Tomás
de Aquino se apropriará imensamente da doutrina Aristotélica do Nous. A este respeito, Pierre Rousselot
dedicará uma tese, o "Intelectualismo de São Tomás", e a iniciará
afirmando, justamente que o intelectualismo é uma teoria que "engloba e
ultrapassa a teoria da universal explicabilidade" e é oposta a uma vida
"conforme o discurso humano"12.
Ora, um olhar mais atento revela a que a pretensão de explicações com validade
universal é a nota distintiva da razão científica moderna, e que a vida
conforme o logos é o ideal grego subjacente, de
Homero a Heráclito e deste a Zenão.
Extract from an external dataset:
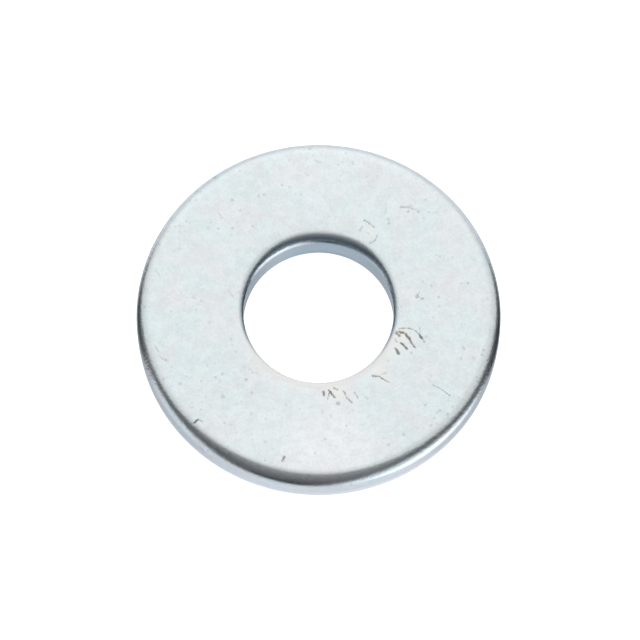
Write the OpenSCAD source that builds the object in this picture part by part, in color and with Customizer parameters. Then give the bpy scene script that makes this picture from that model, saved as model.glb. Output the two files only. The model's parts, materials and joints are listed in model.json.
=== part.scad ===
// Flat washer, wide series, blanked and pierced from steel plate.
// Z is the axis of the bore. The washer lies on its sheared side at Z = 0,
// and its rolled side, the side that the die pulled round, faces up.
// All sizes are in millimetres.

/* [Washer] */
// Outside diameter, across the land of the rim
outer_d = 22.9; // [16:0.1:40]
// Bore diameter, across the land of the bore
bore_d = 9.4; // [5:0.1:16]
// Thickness, from the sheared face to the rolled face
thickness = 2.45; // [1.8:0.05:4]

/* [Rolled edges] */
// Radius of the roll round the top of the rim
rim_roll = 0.9; // [0.2:0.05:1.4]
// Radius of the roll round the top of the bore
bore_roll = 0.7; // [0.2:0.05:1.4]

/* [Sheared edges] */
// Height of the break zone, where the plate tore and did not shear
break_h = 0.7; // [0.2:0.05:1.1]
// How far the break zone draws back from the land on each wall
break_draft = 0.03; // [0.02:0.01:0.3]
// Width and height of the tumbled edge at the foot of each wall
edge_break = 0.05; // [0.04:0.01:0.18]

/* [Hidden] */
$fn = 180;

rim_r = outer_d / 2;
bore_r = bore_d / 2;
// Radii of the two walls where the break zone meets its tumbled edge
rim_foot_r = rim_r - break_draft;
bore_foot_r = bore_r + break_draft;

// Half of the cut face, with its two top corners still square
module sheared_outline() {
    polygon([
        [bore_foot_r + edge_break, 0],
        [rim_foot_r - edge_break, 0],
        [rim_foot_r, edge_break],
        [rim_r, break_h],
        [rim_r, thickness],
        [bore_r, thickness],
        [bore_r, break_h],
        [bore_foot_r, edge_break]
    ]);
}

// The waste above a roll of this radius, on the wall at wall_r.
// side is 1 where the metal lies outside the wall, and -1 where it lies inside.
module roll_waste(wall_r, roll, side) {
    centre = [wall_r + side * roll, thickness - roll];
    difference() {
        translate([min(centre.x, centre.x - side * 2 * roll), centre.y])
            square(2 * roll);
        translate(centre)
            circle(r = roll);
    }
}

module washer() {
    color("#DDE4E6")
        rotate_extrude()
            difference() {
                sheared_outline();
                roll_waste(rim_r, rim_roll, -1);
                roll_waste(bore_r, bore_roll, 1);
            }
}

washer();
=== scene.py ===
import json
import math

import bmesh
import bpy
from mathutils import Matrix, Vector, noise
from mathutils.geometry import intersect_point_line


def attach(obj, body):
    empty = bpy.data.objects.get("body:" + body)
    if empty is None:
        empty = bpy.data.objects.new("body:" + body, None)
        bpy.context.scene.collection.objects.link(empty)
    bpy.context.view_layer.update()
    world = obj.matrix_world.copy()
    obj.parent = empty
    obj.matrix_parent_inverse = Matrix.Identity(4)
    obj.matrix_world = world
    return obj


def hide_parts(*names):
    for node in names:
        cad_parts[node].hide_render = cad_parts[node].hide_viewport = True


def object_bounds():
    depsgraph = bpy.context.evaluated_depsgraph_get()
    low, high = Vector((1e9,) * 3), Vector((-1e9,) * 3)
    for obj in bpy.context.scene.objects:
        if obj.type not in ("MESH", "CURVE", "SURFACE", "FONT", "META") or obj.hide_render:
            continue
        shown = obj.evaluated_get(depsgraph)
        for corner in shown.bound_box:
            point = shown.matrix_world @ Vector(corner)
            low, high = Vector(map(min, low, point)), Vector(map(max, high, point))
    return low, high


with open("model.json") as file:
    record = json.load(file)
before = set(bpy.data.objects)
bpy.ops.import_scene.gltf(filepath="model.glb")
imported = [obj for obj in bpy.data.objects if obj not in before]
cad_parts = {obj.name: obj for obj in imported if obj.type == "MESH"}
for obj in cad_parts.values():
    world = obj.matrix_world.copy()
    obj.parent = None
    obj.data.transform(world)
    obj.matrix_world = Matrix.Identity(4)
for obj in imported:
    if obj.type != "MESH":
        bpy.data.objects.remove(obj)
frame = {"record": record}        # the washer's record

mm = 0.001
cadLow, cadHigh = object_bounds()
print("frame loaded")


def toLinear(hexColour):
    channels = [int(hexColour[i:i + 2], 16) / 255 for i in (1, 3, 5)]
    return [c / 12.92 if c <= 0.04045 else ((c + 0.055) / 1.055) ** 2.4 for c in channels] + [1]


def perMetre(sizeInMm):
    return 1 / (sizeInMm * mm)     # texture scale that gives features of this size


def fade(value, start, end):
    share = min(max((value - start) / (end - start), 0), 1)
    return share * share * (3 - 2 * share)


def positiveNoise(point):
    return min(max(0.5 + 0.5 * noise.noise(point), 0), 1)


# Adds one node, sets what it is given and links its inputs.
# settings are the node's own properties, values are inputs by name or number,
# and links are inputs fed by another node's socket.
def addNode(tree, kind, settings=None, values=None, links=None):
    node = tree.nodes.new("ShaderNode" + kind)
    for name, value in (settings or {}).items():
        setattr(node, name, value)
    for key, value in (values or {}).items():
        node.inputs[key].default_value = value
    for key, socket in (links or {}).items():
        tree.links.new(socket, node.inputs[key])
    return node


def addPiece(bm, name, material):
    for face in bm.faces:
        face.smooth = True
    mesh = bpy.data.meshes.new(name)
    bm.to_mesh(mesh)
    bm.free()
    mesh.materials.append(material)
    piece = bpy.data.objects.new(name, mesh)
    bpy.context.scene.collection.objects.link(piece)
    return piece


# The washer is blanked and pierced in one stroke, so both edges roll on the same side.
washer = {
    "rimRoll": 0.9,          # mm, roll round the rim, on the side that the punch entered
    "breakDraft": 0.03,      # mm, how far the torn zone draws back from the land
    "edgeBreak": 0.05,       # mm, edge rounded off in the tumbling barrel
    "rollSegments": 18,
    "edgeSegments": 3,
    "upperFaceCuts": 34,
    "lowerFaceCuts": 10,
    "landCuts": 6,
    "breakCuts": 5,
    "spinSteps": 640,
}

bore = next(m for m in frame["record"]["mounts"] if m["name"] == "bore")
rimRadius = cadHigh.x
boreRadius = bore["dims"]["r_mm"] * mm
height = cadHigh.z
rimRoll = washer["rimRoll"] * mm
landHalf = bore["dims"]["length_mm"] * mm / 2
breakHeight = bore["pos_m"][2] - landHalf
boreRoll = height - bore["pos_m"][2] - landHalf


def cutEdge(bm, start, end, cuts):
    edge = bm.edges.get((start, end))
    bmesh.ops.subdivide_edges(bm, edges=[edge], cuts=cuts)


def roundCorner(bm, corner, radius, segments):
    bmesh.ops.bevel(
        bm, geom=[corner], offset=radius, offset_type="OFFSET", segments=segments,
        profile=0.5, affect="VERTICES", material=-1)


def nearestVert(bm, radius, z):
    return min(bm.verts, key=lambda v: (v.co.x - radius) ** 2 + (v.co.z - z) ** 2)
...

Por isto, a terceira alternativa, o primado
do Nous, apresenta-se ao pensamento cristão
como a melhor via de conciliar as exigências do pensar demonstrativo com as
necessidades da fé revelada.
Porém,
como fizera Agostinho em face de Platão, também Aquino se afasta de certas
teses aristotélicas, em favor dos dogmas da fé católica. E é com base numa noesis ensejada pela visão de mundo
cristã (segundo a qual o mundo foi criado por Deus), que ele irá reinterpretar
os enunciados Aristotélicos da protè
philosophia, no que diz
respeito aos princípios e às causas, à questão da origem ou eternidade do
mundo, e sobretudo, no tocante ao Movente Imóvel.
Aquino
é claríssimo quanto a seus postulados fundamentais. De saída, ele pontua:
"Uma vez que se admitiu, segundo
a fé católica, que a duração
do mundo teve um início..."13 e daí coloca o problema de "se
ele poderia ter existido sempre". Ora, como adepto do dogma da Criação,
Aquino equiparará a idéia de Criador e a de Causador, numa versão
teologicamente carregada do axioma da causalidade: tudo o que existe não pode
existir a não ser que "seja causado por aquele que tem o ser máxima e
verissimamente" (op cit., idem).
O
problema é que a idéia de eternidade se afigura, a princípio, contrária à de
causalidade: o eterno seria o que nunca foi causado, ou seja, criado. A única
solução possível consiste numa terceira via, isto é, na possibilidade de ser
criado algo que é eterno, ou, nas palavras de Aquino, de algo eterno "ser
produzido desde sempre" (idem, p.
12). E o mais interessante é que, para comprová-lo, Aquino articulará fé e
razão, nous e logos:
"deve, portanto, se verificar se há incompatibilidade lógica nestas duas
coisas" (p.13).
Igualmente
significativo é que, para isto, ele precisará derrubar dois postulados
imanentes à teoria aristotélica das causas do ser: aquele que diz que a causa
atuante deve ser anterior ao causado, e o que ensina que o não-ser de uma coisa
(o seu não-ser-ainda) é anterior ao seu ser (à sua criação ou surgimento). Com
o primeiro, ele modifica a teoria aristotélica do movimento, na qual o
princípio do movimento (archè kineseos) é anterior ao movimento (kinesis). Com o segundo, ele defende a
possibilidade de uma substância (ousia) ser em ato (energeia) sem
antes ter estado em potência (dynamis), algo que, para Aristóteles, só é
cabível ao Ato Puro, ou seja, a Deus.
E
como ele fará isto? Novamente, apelando para uma noesis cristã-judaica, a de que a Criação se
deu instantaneamente, a partir do Verbo criador, que ordenava o surgir
imediato da coisa: "Faça-se a luz, faça-se isto e aquilo...". Ora, a
anterioridade aristotélica da causa ao causado, do princípio ao movimento, só
se justifica na criação em devir, a qual, por consistir em um movimento ou
mudança (um processo), parte de um estado inicial (arche, causa eficiente) para um estado
final (telos, fim, causa final).
Na
cosmovisão subjacente ao mundo helênico, em que o ser divino (Demiourgos)
cria o mundo (Cosmos) a partir do Caos, a Criação é um processo, possui
etapas de ordenação e execução (demiourgos significa, precisamente, artesão em
grego). Porém, na criação ex
nihilo (a partir do nada, e
pelo Verbo), a instantaneidade da Criação permite que ela seja eterna (inda que
não seja co-eterna ao criador); afinal, o caos precede o cosmos enquanto etapa anterior, mas o
nada (por não ser coisa alguma) não precede a Criação.
Permitir,
no entanto, não é garantir. E Aquino sabe disso ao argumentar que, embora o
mundo tenha sido criado, isto não é impossível de conciliar-se com o "ter
existido desde sempre". Como que a delimitar o âmbito finito da razão
humana, ele sensatamente conclui não ser nem herético nem logicamente
contraditório defender uma tal tese, mas ele deixa a última palavra à verdade
revelada e não à verdade demonstrada.